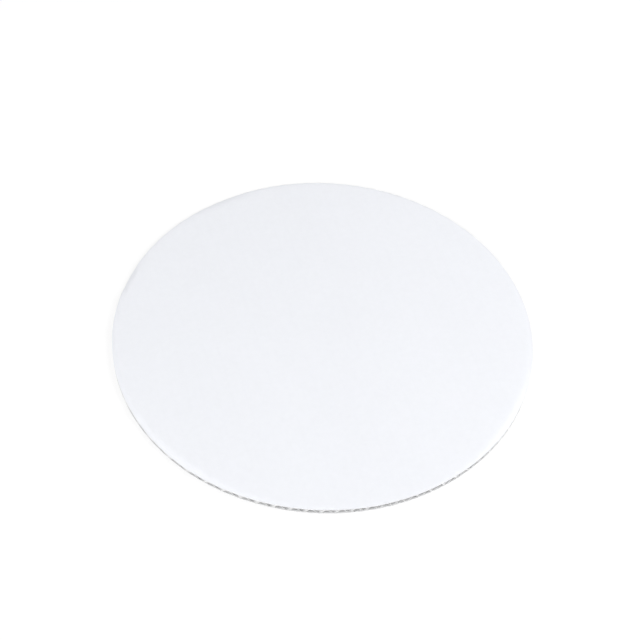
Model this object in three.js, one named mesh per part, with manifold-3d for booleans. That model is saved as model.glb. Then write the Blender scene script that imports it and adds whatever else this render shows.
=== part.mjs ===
// Round cake board, die-cut in one stroke from single-wall corrugated board with a white face.
// Units are millimetres and +Z is up. The origin is the centre of the underside, and the flutes run along Y.
//
// The board is three plies of paper glued for good: a flat top liner, a fluted medium and a flat bottom liner.
// It is one closed solid. The channels that the medium leaves between the liners run right through it and
// open at the cut rim, each at its own place round the circle.

import * as THREE from "three";
import { mergeVertices } from "three/addons/utils/BufferGeometryUtils.js";
import Module from "manifold-3d";

// Driving dimensions
const DIAMETER = 203.2; // an 8 inch circle
const TOP_LINER = 0.3; // the white-faced ply that the cake stands on
const BOTTOM_LINER = 0.25;
const FLUTE_HEIGHT = 2.45; // clear distance between the two liners
const FLUTE_PITCH = 6.5; // crest to crest of the medium
const MEDIUM = 0.22; // thickness of the fluted ply
const CREST_FLAT = 0.8; // width over which each crest is glued to its liner

// Fineness of the curves
const RIM_STEPS = 180; // straight cuts round the rim
const WEB_STEPS = 5; // straight steps down one side of a flute

// Worked out from the dimensions above
const RADIUS = DIAMETER / 2;
const THICKNESS = BOTTOM_LINER + FLUTE_HEIGHT + TOP_LINER;
const CHANNEL_OVERRUN = 1; // how far a channel's cutter runs past the rim at each end
const CHANNEL_LENGTH = DIAMETER + 2 * CHANNEL_OVERRUN;

const wasm = await Module();
wasm.setup();

// A closed three.js geometry as a solid that can be cut.
function solidFrom(geometry) {
  const bare = geometry.clone();
  bare.deleteAttribute("normal");
  bare.deleteAttribute("uv");
  const merged = mergeVertices(bare, 1e-4);
  return new wasm.Manifold(
    new wasm.Mesh({
      numProp: 3,
      vertProperties: merged.getAttribute("position").array,
      triVerts: new Uint32Array(merged.index.array),
    }),
  );
}

// A solid as a three.js geometry, with flat shading that keeps the cut edges crisp.
function geometryFrom(solid) {
  const { vertProperties, triVerts } = solid.getMesh();
  const indexed = new THREE.BufferGeometry()
    .setAttribute("position", new THREE.BufferAttribute(vertProperties, 3))
    .setIndex(new THREE.BufferAttribute(triVerts, 1));
  const flat = indexed.toNonIndexed();
  flat.computeVertexNormals();
  return flat;
}

// The full disc, standing on the XY plane.
function discSolid() {
  const disc = new THREE.CylinderGeometry(RADIUS, RADIUS, THICKNESS, RIM_STEPS);
  disc.rotateX(Math.PI / 2);
  disc.translate(0, 0, THICKNESS / 2);
  return solidFrom(disc);
}

// One side of a flute, seen from its end: the medium's upper surface, from the edge of a trough at the
// bottom liner up to the edge of the next crest at the top liner. Its middle line is half a cosine wave,
// and the surface lies half the medium's thickness off that line. x is counted from the trough's middle
// and y from the bottom liner.
function webPoints() {
  const webWidth = FLUTE_PITCH / 2 - CREST_FLAT;
  const amplitude = (FLUTE_HEIGHT - MEDIUM) / 2;
  const points = [];
  for (let i = 0; i <= WEB_STEPS; i += 1) {
    const turn = (Math.PI * i) / WEB_STEPS;
    const middle = new THREE.Vector2(
      CREST_FLAT / 2 + (webWidth * i) / WEB_STEPS,
      FLUTE_HEIGHT / 2 - amplitude * Math.cos(turn),
    );
    const slope = ((amplitude * Math.PI) / webWidth) * Math.sin(turn);
    const outward = new THREE.Vector2(-slope, 1).normalize();
    points.push(middle.addScaledVector(outward, MEDIUM / 2));
  }
  return points;
}

// The end view of one channel: open towards the top liner, with a web of the medium on each side.
function channelShape() {
  const right = webPoints();
  const left = right.map((p) => new THREE.Vector2(-p.x, p.y)).reverse();
  return new THREE.Shape([...left, ...right]);
}

// The cutter for one channel along Y. Channels under the top liner stand upright, with their trough at x;
// channels above the bottom liner are the same shape turned over.
function channelSolid(shape, x, turnedOver) {
  const channel = new THREE.ExtrudeGeometry(shape, {
    depth: CHANNEL_LENGTH,
    bevelEnabled: false,
  });
  channel.translate(0, -FLUTE_HEIGHT / 2, -CHANNEL_LENGTH / 2);
  channel.rotateX(Math.PI / 2);
  if (turnedOver) channel.rotateY(Math.PI);
  channel.translate(x, 0, BOTTOM_LINER + FLUTE_HEIGHT / 2);
  return solidFrom(channel);
}

// The board: a disc with a channel cut every half pitch, by turns under one liner and above the other.
function boardSolid() {
  const shape = channelShape();
  const halfCount = Math.ceil(DIAMETER / FLUTE_PITCH);
  let board = discSolid();
  for (let i = -halfCount; i <= halfCount; i += 1) {
    const turnedOver = i % 2 === 0;
    board = board.subtract(
      channelSolid(shape, (i * FLUTE_PITCH) / 2, turnedOver),
    );
  }
  return board;
}

const whiteBoard = new THREE.MeshStandardMaterial({
  color: 0xf1f2f5,
  roughness: 0.55,
  metalness: 0,
});

const cakeBoard = new THREE.Mesh(geometryFrom(boardSolid()), whiteBoard);
cakeBoard.name = "cake_board";

const object = new THREE.Group();
object.add(cakeBoard);

export default object;
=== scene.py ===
"""Looks of a plain white cake board: a disc die-cut from single-wall corrugated paperboard.

The board is three plies of paper glued into one sheet: a coated white liner on top, a fluted medium and a
plain white liner underneath. Each ply is a mesh of its own here, and together they stand for the one solid
of the frame. Lengths are in metres. The flutes run along Y, and a crest of the medium lies on x = 0.
"""

import logging
import math
from collections.abc import Callable
from dataclasses import dataclass, field
from enum import Enum

import bmesh
import bpy
from mathutils import Euler, Matrix, Vector, noise

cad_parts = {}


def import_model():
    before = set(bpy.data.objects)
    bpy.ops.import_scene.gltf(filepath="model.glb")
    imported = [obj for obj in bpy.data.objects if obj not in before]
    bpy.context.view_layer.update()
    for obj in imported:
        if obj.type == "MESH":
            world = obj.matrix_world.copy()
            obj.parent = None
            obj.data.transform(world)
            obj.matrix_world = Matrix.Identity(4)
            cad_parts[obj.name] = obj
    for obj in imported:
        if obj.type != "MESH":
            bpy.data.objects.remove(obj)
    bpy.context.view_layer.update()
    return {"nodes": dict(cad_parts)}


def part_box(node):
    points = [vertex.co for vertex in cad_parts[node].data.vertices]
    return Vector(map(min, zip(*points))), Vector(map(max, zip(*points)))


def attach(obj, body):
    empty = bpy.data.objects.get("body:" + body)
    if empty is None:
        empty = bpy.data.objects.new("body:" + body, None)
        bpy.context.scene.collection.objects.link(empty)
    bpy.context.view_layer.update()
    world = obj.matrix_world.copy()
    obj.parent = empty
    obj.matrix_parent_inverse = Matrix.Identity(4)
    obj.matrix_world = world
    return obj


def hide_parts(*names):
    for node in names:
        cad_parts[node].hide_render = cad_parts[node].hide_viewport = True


Colour = tuple[float, float, float]

LOG = logging.getLogger("cake_board")
BODY = "root"
NODE = "cake_board"
MICRON = 1e-6
EVEN = Vector((1.0, 1.0, 1.0))
SEED_STEP = Vector((1.0, 0.7, 0.3))


class Facing(Enum):
    """Which way a liner's outer face looks; the value is the sign of its normal's height."""

    UP = 1
    DOWN = -1


class Slot(Enum):
    """The record's material slots."""

    FACE = "white_face"
    FLUTING = "fluting"
    BACK = "white_back"


class Pattern(Enum):
    """The noise patterns of a paper; the value sets one apart from another in the noise."""

    PATCHES = 0
    CLOUDS = 11
    GRAIN = 23
    FLECKS = 31
    STRANDS = 51
    LAYERS = 71


@dataclass(frozen=True)
class BoardSection:
    """The board's section and how regular its flutes are.

    The radius and the thickness come from the frame. The rest are the sizes of the three plies.
    """

    radius: float
    thickness: float
    top_liner: float = 300 * MICRON
    bottom_liner: float = 250 * MICRON
    medium: float = 220 * MICRON
    pitch: float = 6.5e-3
    crest_flat: float = 0.8e-3
    glue_sink: float = 8 * MICRON
    drift: float = 90 * MICRON
    drift_across: float = 15e-3
    drift_along: float = 90e-3
    drift_seed: float = 0.5

    @property
    def clear_height(self) -> float:
        """Distance between the two liners."""
        return self.thickness - self.top_liner - self.bottom_liner

    @property
    def amplitude(self) -> float:
        """Half the height that the middle of the medium rises and falls through."""
        return (self.clear_height - self.medium) / 2 + self.glue_sink

    @property
    def middle(self) -> float:
        """Height of the middle of the fluted space above the surface that the board lies on."""
        return self.bottom_liner + self.clear_height / 2

    def from_crest(self, x: float, y: float) -> float:
        """Distance across the flutes from a point to the nearest crest of the medium.

        The flutes wander a little along their length, as they do when the web slips on its roll.

        Args:
            x: The point's place across the flutes.
            y: The point's place along the flutes.

        Returns:
            A distance from 0 at a crest to half a pitch in a trough.
        """
        wander = noise.noise(Vector((x / self.drift_across, y / self.drift_along, self.drift_seed)))
        turns = (x + self.drift * wander) / self.pitch
        return abs((turns + 0.5) % 1.0 - 0.5) * self.pitch

    def web(self, x: float, y: float) -> tuple[float, float]:
        """The medium's middle surface: half a cosine wave between each crest and the next trough.

        Args:
            x: The point's place across the flutes.
            y: The point's place along the flutes.

        Returns:
            Its signed height above the middle of the fluted space, and its slope across the flutes.
        """
        web_width = self.pitch / 2 - self.crest_flat
        share = (self.from_crest(x, y) - self.crest_flat / 2) / web_width
        turn = math.pi * min(max(share, 0.0), 1.0)
        return self.amplitude * math.cos(turn), self.amplitude * math.pi / web_width * math.sin(turn)

    def span_share(self, x: float, y: float, facing: Facing) -> float:
        """How far a point of a liner lies from the glue lines that hold it.

        Args:
            x: The point's place across the flutes.
            y: The point's place along the flutes.
            facing: UP for the liner on the crests, DOWN for the one under the troughs.

        Returns:
            0 on a glue line, rising smoothly to 1 midway between two of them.
        """
        distance = self.from_crest(x, y)
        if facing is Facing.DOWN:
            distance = self.pitch / 2 - distance
        half_span = (self.pitch - self.crest_flat) / 2
        share = (distance - self.crest_flat / 2) / half_span
        return math.sin(math.pi / 2 * min(max(share, 0.0), 1.0)) ** 2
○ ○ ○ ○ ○
→ Requirement
In the listing above, locate the line with "above the other." and the line with "if empty is", then extract exactly those lines and every line between them, and nothing more.

→ Correct output
// The board: a disc with a channel cut every half pitch, by turns under one liner and above the other.
function boardSolid() {
  const shape = channelShape();
  const halfCount = Math.ceil(DIAMETER / FLUTE_PITCH);
  let board = discSolid();
  for (let i = -halfCount; i <= halfCount; i += 1) {
    const turnedOver = i % 2 === 0;
    board = board.subtract(
      channelSolid(shape, (i * FLUTE_PITCH) / 2, turnedOver),
    );
  }
  return board;
}

const whiteBoard = new THREE.MeshStandardMaterial({
  color: 0xf1f2f5,
  roughness: 0.55,
  metalness: 0,
});

const cakeBoard = new THREE.Mesh(geometryFrom(boardSolid()), whiteBoard);
cakeBoard.name = "cake_board";

const object = new THREE.Group();
object.add(cakeBoard);

export default object;
=== scene.py ===
"""Looks of a plain white cake board: a disc die-cut from single-wall corrugated paperboard.

The board is three plies of paper glued into one sheet: a coated white liner on top, a fluted medium and a
plain white liner underneath. Each ply is a mesh of its own here, and together they stand for the one solid
of the frame. Lengths are in metres. The flutes run along Y, and a crest of the medium lies on x = 0.
"""

import logging
import math
from collections.abc import Callable
from dataclasses import dataclass, field
from enum import Enum

import bmesh
import bpy
from mathutils import Euler, Matrix, Vector, noise

cad_parts = {}


def import_model():
    before = set(bpy.data.objects)
    bpy.ops.import_scene.gltf(filepath="model.glb")
    imported = [obj for obj in bpy.data.objects if obj not in before]
    bpy.context.view_layer.update()
    for obj in imported:
        if obj.type == "MESH":
            world = obj.matrix_world.copy()
            obj.parent = None
            obj.data.transform(world)
            obj.matrix_world = Matrix.Identity(4)
            cad_parts[obj.name] = obj
    for obj in imported:
        if obj.type != "MESH":
            bpy.data.objects.remove(obj)
    bpy.context.view_layer.update()
    return {"nodes": dict(cad_parts)}


def part_box(node):
    points = [vertex.co for vertex in cad_parts[node].data.vertices]
    return Vector(map(min, zip(*points))), Vector(map(max, zip(*points)))


def attach(obj, body):
    empty = bpy.data.objects.get("body:" + body)
    if empty is None:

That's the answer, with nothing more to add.